■ Do this ■
Return each line of the material verbatim.

■ Supplied data ■
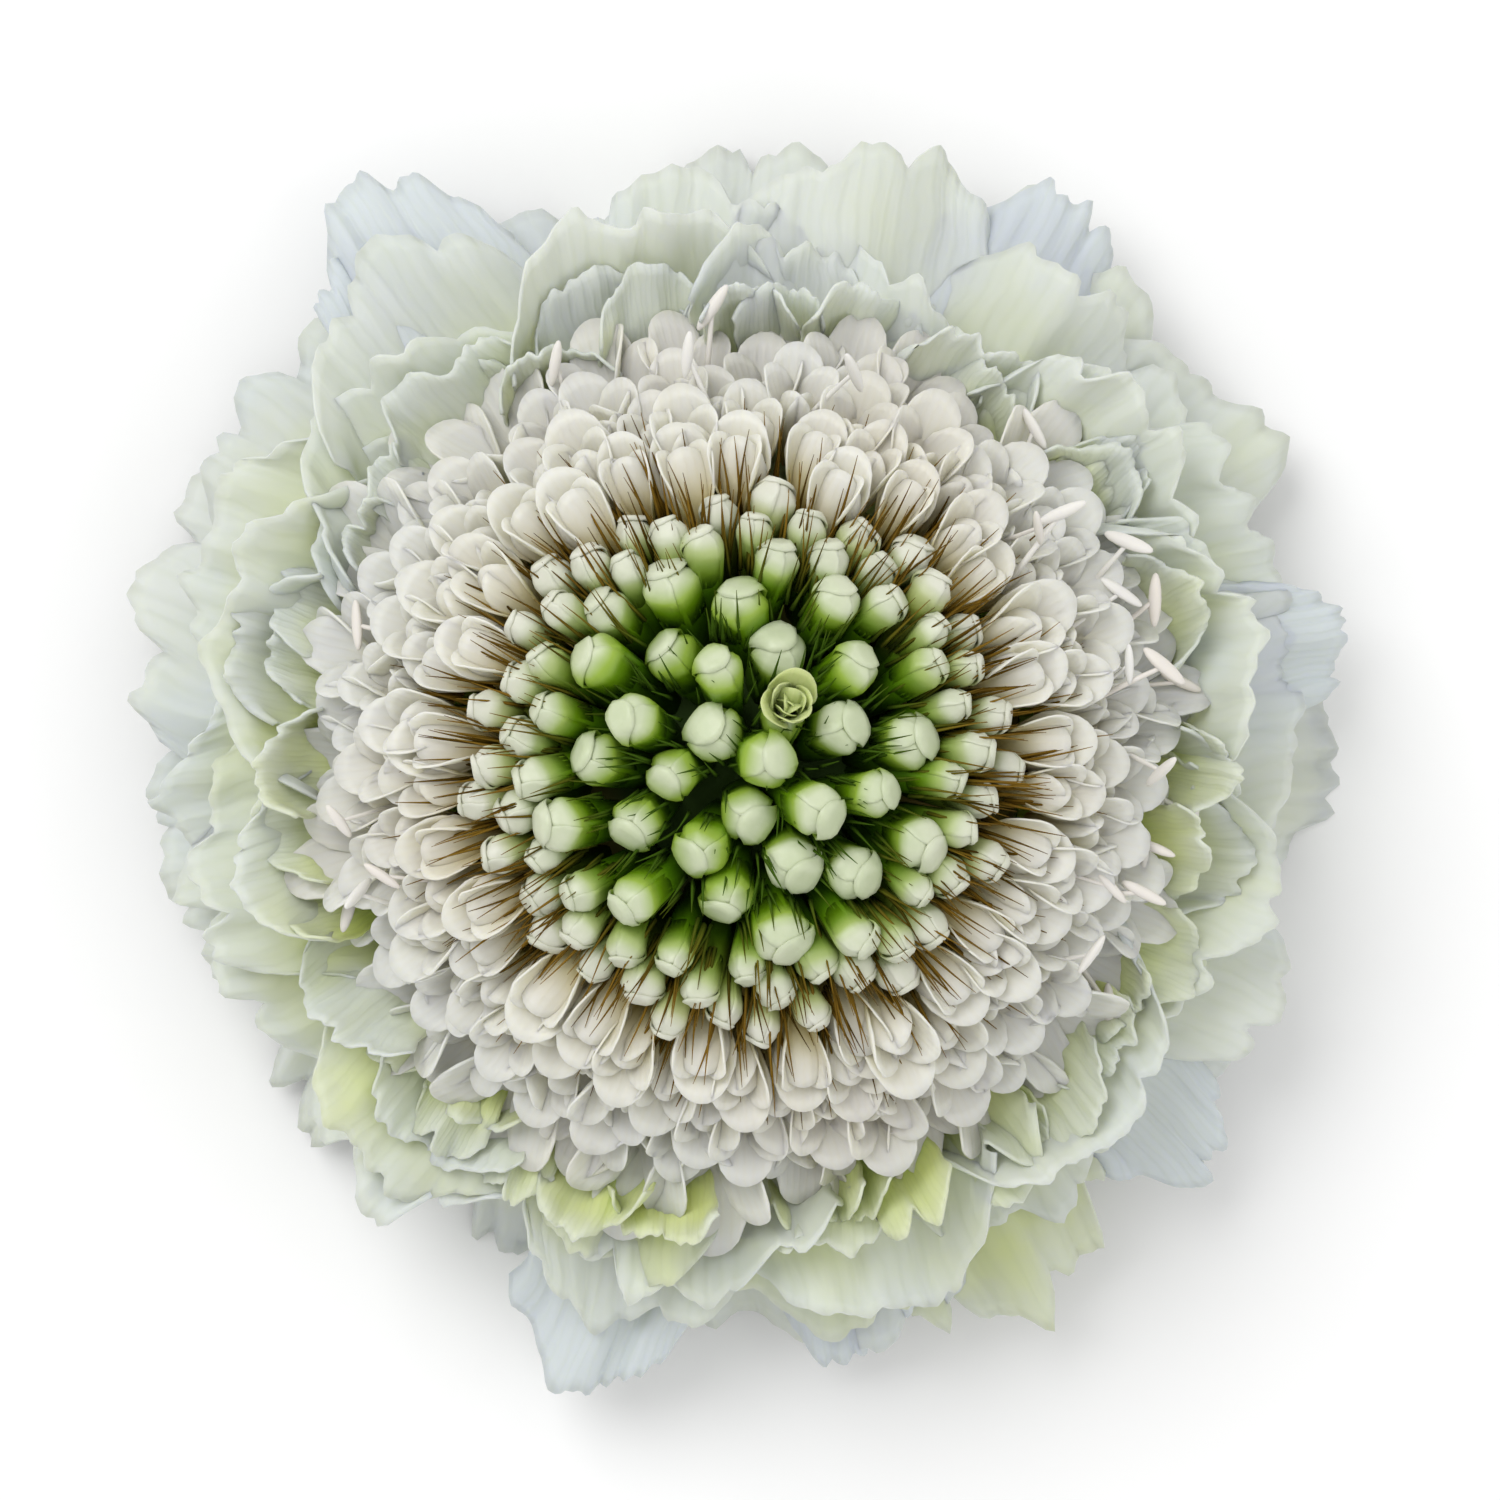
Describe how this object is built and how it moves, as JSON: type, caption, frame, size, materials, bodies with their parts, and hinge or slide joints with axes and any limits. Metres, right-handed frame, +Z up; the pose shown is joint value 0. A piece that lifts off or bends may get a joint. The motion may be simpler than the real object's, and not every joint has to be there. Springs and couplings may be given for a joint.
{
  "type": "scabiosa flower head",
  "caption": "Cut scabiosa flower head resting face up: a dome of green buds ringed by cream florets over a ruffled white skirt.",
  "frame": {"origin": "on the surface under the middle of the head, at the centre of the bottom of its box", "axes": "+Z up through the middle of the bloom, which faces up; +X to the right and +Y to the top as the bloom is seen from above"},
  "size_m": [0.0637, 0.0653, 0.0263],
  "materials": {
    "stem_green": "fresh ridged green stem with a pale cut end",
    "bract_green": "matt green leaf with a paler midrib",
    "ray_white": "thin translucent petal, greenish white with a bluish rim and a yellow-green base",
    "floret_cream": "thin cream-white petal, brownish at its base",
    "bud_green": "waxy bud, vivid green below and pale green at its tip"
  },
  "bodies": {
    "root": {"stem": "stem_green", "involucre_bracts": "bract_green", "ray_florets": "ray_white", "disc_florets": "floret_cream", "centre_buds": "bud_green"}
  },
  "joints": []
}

■ The output ■
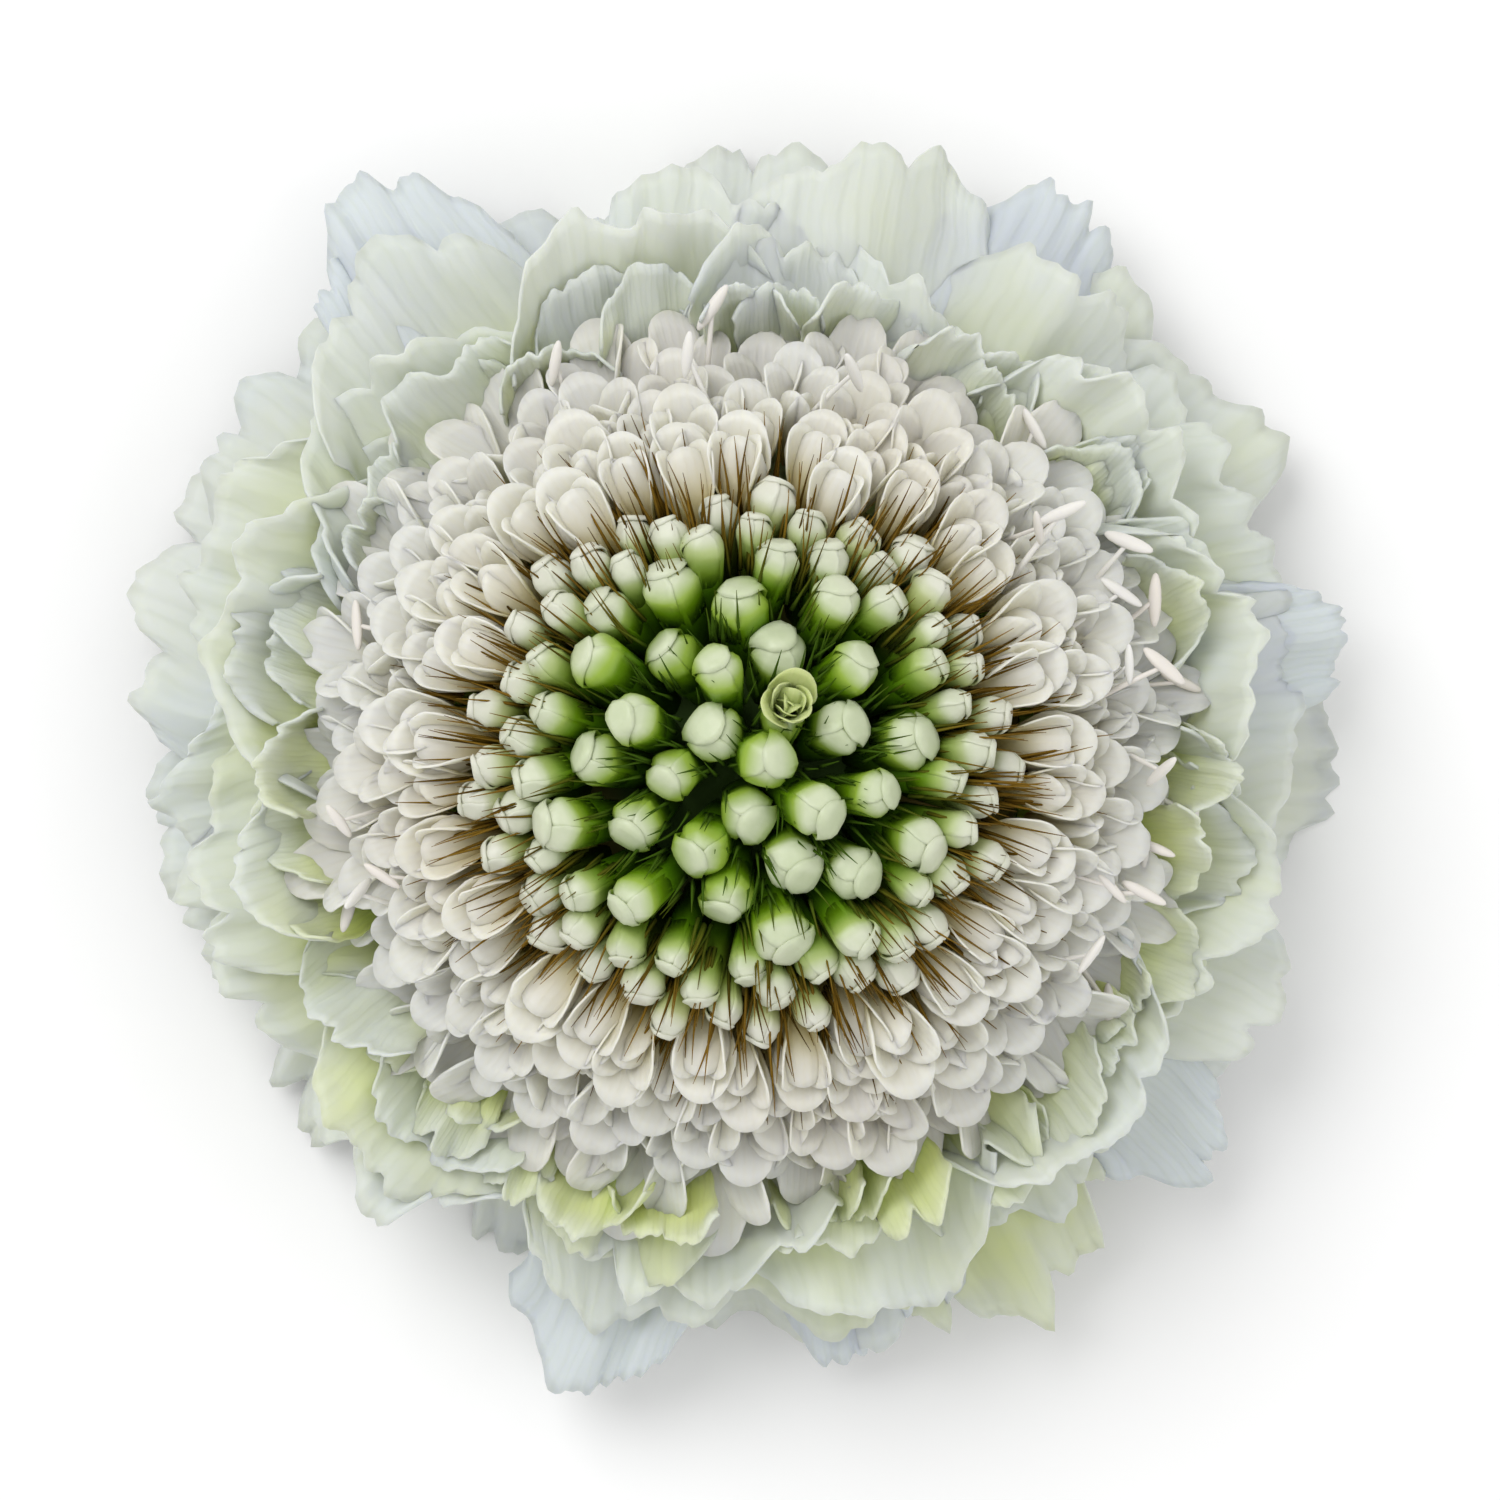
Describe how this object is built and how it moves, as JSON: type, caption, frame, size, materials, bodies with their parts, and hinge or slide joints with axes and any limits. Metres, right-handed frame, +Z up; the pose shown is joint value 0. A piece that lifts off or bends may get a joint. The motion may be simpler than the real object's, and not every joint has to be there. Springs and couplings may be given for a joint.
{
  "type": "scabiosa flower head",
  "caption": "Cut scabiosa flower head resting face up: a dome of green buds ringed by cream florets over a ruffled white skirt.",
  "frame": {"origin": "on the surface under the middle of the head, at the centre of the bottom of its box", "axes": "+Z up through the middle of the bloom, which faces up; +X to the right and +Y to the top as the bloom is seen from above"},
  "size_m": [0.0637, 0.0653, 0.0263],
  "materials": {
    "stem_green": "fresh ridged green stem with a pale cut end",
    "bract_green": "matt green leaf with a paler midrib",
    "ray_white": "thin translucent petal, greenish white with a bluish rim and a yellow-green base",
    "floret_cream": "thin cream-white petal, brownish at its base",
    "bud_green": "waxy bud, vivid green below and pale green at its tip"
  },
  "bodies": {
    "root": {"stem": "stem_green", "involucre_bracts": "bract_green", "ray_florets": "ray_white", "disc_florets": "floret_cream", "centre_buds": "bud_green"}
  },
  "joints": []
}